“she thinks, the material and the dream can join” - Adrienne Rich, ‘Dreamwood,’
In 1972, after seeing an old parachute as someone’s apartment decor, Colette Lumiere (then known only as Colette) began stapling found fabric to the ceilings, walls, and floors of her Pearl Street loft. A decade later, her home would become an immersive installation known simply as the Living Environment, a fantastical interior that resembled more of a theater set than a typical domestic space with ruched drapery, ornamental lighting, and mixed-media sculptures as altered furniture. Up until the work’s conclusion in 1983, Colette continually added to the space while she lived here, turning it into an active site of staged performances and photographs wherein the Living Environment was both the artwork itself and the backdrop for other artworks, immersing the viewer and resident in a sensory experience of dreamy soft forms.
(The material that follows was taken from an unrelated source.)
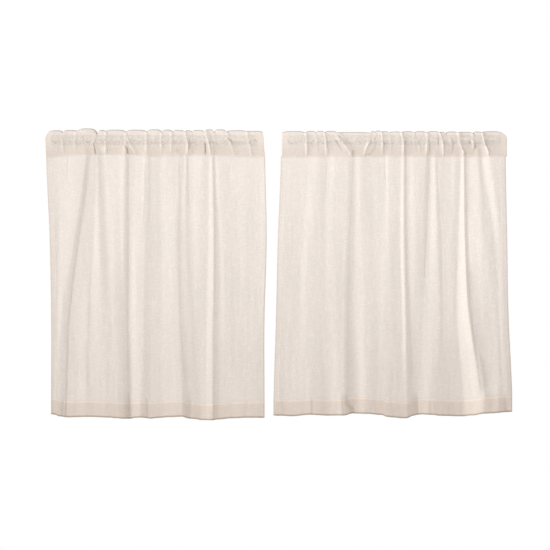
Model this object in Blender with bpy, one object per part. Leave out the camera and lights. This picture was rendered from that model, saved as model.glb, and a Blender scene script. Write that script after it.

Before the Living Environment took over her apartment, Colette began her career on the streets of SoHo, creating public artworks where she’d pose as famous mythological and historical heroines in storefronts. Troubling the boundaries between private and public, fantasy and reality, Colette incorporated sleep into her live performances by napping inside storefront displays. Yet, over time, Colette began to turn inward, becoming increasingly fascinated by the transformative potential of her own apartment’s interior. Unlike other artists who begin creating within the privacy of their studios or their houses then move to public engagement, Colette’s artistic practice developed in reverse as she moved away from the highly-visible window display into her private home and began building the Living Environment.